> [Instructions for the task] Answer with a single number, the count of lines holding the word "joints".

++++ Supplied material

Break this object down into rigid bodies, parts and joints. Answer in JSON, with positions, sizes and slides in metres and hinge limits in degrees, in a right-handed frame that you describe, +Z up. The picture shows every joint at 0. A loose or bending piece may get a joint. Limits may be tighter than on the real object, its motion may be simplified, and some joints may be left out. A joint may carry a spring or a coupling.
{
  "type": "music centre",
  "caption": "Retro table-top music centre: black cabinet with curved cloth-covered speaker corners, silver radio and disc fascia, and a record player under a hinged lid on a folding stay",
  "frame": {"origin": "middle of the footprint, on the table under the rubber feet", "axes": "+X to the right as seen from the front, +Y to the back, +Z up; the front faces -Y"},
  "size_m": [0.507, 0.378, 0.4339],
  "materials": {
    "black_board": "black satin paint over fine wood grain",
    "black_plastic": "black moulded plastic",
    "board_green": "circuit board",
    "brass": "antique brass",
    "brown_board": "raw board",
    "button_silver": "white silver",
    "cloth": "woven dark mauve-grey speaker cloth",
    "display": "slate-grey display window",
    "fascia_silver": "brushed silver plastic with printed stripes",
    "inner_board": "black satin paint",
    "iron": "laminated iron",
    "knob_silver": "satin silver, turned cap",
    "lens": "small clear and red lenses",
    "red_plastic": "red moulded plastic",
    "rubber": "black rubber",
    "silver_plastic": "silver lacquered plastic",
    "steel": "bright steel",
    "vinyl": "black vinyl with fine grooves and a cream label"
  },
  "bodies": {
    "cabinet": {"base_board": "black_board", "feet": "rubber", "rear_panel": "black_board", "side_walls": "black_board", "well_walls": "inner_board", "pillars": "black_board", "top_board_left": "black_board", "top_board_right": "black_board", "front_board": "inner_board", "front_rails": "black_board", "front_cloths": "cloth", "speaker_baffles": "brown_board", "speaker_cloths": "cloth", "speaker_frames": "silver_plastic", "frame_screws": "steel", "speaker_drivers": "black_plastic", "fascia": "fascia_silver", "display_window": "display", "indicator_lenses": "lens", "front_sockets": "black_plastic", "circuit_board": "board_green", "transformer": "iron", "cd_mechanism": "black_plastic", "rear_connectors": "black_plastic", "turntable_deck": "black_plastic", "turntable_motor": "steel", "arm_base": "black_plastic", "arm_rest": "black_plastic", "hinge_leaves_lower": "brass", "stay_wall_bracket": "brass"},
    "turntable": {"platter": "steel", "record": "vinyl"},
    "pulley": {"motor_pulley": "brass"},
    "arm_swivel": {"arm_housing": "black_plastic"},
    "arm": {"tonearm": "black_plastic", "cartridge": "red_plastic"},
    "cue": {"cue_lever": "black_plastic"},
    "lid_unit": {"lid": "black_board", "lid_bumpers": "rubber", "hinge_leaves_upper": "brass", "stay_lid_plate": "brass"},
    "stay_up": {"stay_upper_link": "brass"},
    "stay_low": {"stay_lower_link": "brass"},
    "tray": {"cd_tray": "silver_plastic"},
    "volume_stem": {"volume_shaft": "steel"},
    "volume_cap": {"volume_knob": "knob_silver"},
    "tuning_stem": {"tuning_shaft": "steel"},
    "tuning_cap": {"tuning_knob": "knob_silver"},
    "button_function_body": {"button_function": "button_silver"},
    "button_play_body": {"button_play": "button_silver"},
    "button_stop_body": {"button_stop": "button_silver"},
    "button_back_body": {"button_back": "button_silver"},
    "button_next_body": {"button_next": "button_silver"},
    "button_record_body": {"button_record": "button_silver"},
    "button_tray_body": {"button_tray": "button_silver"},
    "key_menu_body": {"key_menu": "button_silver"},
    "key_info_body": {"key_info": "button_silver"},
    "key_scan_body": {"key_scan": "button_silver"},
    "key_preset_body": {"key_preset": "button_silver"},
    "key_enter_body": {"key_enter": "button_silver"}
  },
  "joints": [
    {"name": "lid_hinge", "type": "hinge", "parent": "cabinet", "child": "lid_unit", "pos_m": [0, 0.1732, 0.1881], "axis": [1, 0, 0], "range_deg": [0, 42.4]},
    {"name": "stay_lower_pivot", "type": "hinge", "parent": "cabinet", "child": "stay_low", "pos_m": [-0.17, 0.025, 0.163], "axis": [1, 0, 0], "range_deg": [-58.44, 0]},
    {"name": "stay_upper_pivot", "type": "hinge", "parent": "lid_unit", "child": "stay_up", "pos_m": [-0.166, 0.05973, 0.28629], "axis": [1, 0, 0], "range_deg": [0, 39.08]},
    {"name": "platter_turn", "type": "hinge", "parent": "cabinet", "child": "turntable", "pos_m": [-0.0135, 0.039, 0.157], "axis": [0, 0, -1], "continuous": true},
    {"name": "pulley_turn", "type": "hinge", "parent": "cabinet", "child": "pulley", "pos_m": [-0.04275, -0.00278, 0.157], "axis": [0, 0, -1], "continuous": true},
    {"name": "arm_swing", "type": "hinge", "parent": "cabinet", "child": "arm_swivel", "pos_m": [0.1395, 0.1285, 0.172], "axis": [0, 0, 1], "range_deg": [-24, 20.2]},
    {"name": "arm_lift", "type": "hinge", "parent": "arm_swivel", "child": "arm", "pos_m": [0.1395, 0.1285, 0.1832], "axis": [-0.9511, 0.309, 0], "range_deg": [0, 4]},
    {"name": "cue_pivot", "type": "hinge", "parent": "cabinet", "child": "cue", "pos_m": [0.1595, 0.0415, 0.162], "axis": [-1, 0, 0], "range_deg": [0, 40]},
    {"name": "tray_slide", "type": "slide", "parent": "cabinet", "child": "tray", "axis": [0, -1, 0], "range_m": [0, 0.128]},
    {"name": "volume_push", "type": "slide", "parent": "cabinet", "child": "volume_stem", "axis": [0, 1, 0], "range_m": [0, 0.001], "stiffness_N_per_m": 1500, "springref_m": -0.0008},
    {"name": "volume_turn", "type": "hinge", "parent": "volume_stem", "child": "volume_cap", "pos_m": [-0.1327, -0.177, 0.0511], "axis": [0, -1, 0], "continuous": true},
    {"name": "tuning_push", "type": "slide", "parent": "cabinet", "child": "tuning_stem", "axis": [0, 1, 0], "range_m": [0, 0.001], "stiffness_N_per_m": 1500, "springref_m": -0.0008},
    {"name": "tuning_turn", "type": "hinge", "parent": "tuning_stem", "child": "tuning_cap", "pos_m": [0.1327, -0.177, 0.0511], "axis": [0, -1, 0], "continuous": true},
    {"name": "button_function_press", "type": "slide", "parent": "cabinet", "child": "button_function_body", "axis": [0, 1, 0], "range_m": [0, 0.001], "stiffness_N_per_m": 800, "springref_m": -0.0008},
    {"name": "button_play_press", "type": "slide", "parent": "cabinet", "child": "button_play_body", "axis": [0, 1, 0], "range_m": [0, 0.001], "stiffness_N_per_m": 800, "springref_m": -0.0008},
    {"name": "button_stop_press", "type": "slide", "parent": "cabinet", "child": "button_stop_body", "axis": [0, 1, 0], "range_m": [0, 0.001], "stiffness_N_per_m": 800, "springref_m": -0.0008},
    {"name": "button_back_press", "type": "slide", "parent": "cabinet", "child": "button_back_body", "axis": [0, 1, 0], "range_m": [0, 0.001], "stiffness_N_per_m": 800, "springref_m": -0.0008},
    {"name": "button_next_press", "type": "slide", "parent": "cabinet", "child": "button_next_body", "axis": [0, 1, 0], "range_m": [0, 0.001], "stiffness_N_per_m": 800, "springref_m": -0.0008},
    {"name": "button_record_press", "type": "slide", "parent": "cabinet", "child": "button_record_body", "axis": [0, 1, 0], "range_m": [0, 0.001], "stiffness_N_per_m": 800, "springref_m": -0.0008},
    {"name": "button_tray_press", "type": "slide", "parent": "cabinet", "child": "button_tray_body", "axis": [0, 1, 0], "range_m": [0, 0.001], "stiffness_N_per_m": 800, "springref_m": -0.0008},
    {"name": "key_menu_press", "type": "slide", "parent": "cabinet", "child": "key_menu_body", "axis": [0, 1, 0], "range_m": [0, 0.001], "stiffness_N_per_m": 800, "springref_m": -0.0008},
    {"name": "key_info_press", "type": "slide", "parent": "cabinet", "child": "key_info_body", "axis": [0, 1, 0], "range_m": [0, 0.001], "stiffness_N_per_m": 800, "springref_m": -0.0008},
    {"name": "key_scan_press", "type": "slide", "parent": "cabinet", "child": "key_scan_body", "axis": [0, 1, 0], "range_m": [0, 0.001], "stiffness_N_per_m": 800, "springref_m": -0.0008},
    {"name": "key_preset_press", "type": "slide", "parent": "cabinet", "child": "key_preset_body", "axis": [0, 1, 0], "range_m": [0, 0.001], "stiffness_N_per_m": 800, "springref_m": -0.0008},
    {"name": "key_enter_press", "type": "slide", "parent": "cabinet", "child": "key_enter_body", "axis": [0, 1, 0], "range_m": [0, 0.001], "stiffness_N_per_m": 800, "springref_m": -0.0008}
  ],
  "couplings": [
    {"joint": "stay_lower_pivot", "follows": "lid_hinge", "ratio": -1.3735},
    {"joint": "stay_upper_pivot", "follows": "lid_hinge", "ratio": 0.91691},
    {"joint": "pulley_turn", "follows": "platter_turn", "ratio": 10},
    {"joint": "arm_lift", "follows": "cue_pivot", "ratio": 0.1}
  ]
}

++++++++

> [Result of this task] 2